BEIRUT - Targeted killings and kidnappings for ransom have for months rattled Syria’s Idlib province, with angry residents blaming dominant rebel and jihadi forces for the chaos.
Even as the regime says it aims to retake the northwestern province on Turkey’s border, its inhabitants are falling victim to infighting between the rival groups controlling most of it.
Car bombings, roadside explosives and gunfire have targeted and killed more than 200 fighters, but have also cost the lives of dozens of civilians, the Syrian Observatory for Human Rights says.
These mostly unclaimed killings, as well as increasingly frequent abductions, have left inhabitants in constant fear of being caught up in the violence.
“Every time I want to take my car somewhere, I inspect it thoroughly … to make sure there’s no explosive device planted in it,” a media activist in southern Idlib said.
“Whenever I drive by a dust bin, I accelerate, afraid it’s going to blow up,” he said, asking to remain anonymous for fear of reprisals.
At the mosque on Fridays, he sits at the front of the congregation, as far away as possible from the entrance, in case a car or motorbike blows up outside.
Since April, 270 people — including 55 civilians — have been killed in assassinations of rebels and commanders from all sides in Idlib, and adjacent parts of Hama and Aleppo provinces, the Britain-based Observatory says.
Activists and analysts blame most of the violence on two rival umbrella groups, also attributing some to the Islamic State group and alleged regime collaborators.
The Hayat Tahrir al-Sham (HTS) alliance, which is led by jihadis from Al-Qaeda’s former Syrian affiliate, controls more than 60 percent of Idlib.
Part of the rest is held by the National Liberation Front, a rival umbrella group backed by Turkey, while IS also has sleeper cells in the area.
The regime holds the southeastern tip of the province that is home to some 2.5 million people — more than half displaced by Syria’s seven-year war or bussed into Idlib under surrender deals.
As the rampant insecurity in opposition areas reaches all walks of life, residents have grown increasingly angry.
The media activist from southern Idlib said he mostly blamed the dominant force of HTS for the chaos.
“As the most powerful force on the ground, it is responsible for guaranteeing security,” the activist said.
Medical staff in the HTS-held provincial capital have also had enough.
In June, doctors and pharmacists in Idlib city announced a three-day strike to protest against “chaos and a lack of security,” including the kidnapping of doctors for ransom.
In one of the latest incidents, on Aug. 7, masked men abducted Khalil Agha, a hospital director in the southwest of the province, district spokesman Mahmud al-Sheikh said.

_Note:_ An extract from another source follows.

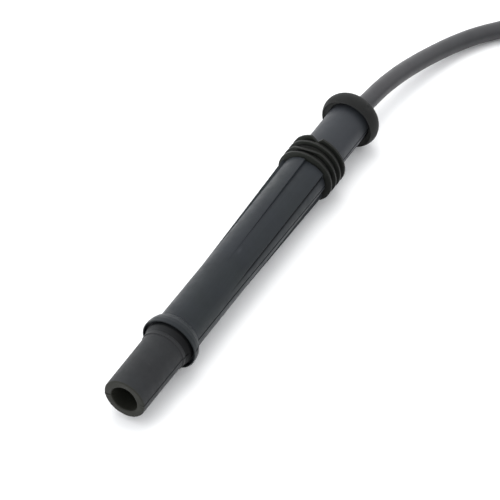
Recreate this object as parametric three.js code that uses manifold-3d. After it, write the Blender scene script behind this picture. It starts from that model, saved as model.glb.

He was only released a week later after payment of a $100,000 ransom, Sheikh said.
A second activist said that in the street, residents changed their route if they saw men with scarves wrapped around their faces, fearing an attack.
In recent weeks, HTS as well as other rebels have arrested not only alleged IS members, but also dozens of people accused of collusion with the regime.
Rebels fear loyalists could help broker a surrender deal, but HTS official Khaled al-Ali also accused government forces of helping to foment instability.
“The regime has cells working to destabilize Idlib to have a pretext for a military operation,” he said.
President Bashar Assad on July 26 said regaining control of Idlib was a priority.
But analysts say any offensive is likely to be limited to Idlib’s peripheries, to allow Turkey and regime ally Russia to eke out a deal for the rest of the province.
A report for the Turkey-based Omran Centre for Strategic Studies said the chaos was due to “competition between a flurry of local forces,” as well as IS and regime sleeper cells.
The instability was affecting the popularity of all rebels, the report’s author Nawar Oliver said, especially HTS.
“Many areas in Idlib hate HTS and are ready to revolt against them at any time,” said the analyst.
Popular anger “could help the regime if it tried to take back the province,” Oliver said.
But discontent over the violence could also “make civilians more favorable to an alternative” put forward by Ankara and Moscow, he said.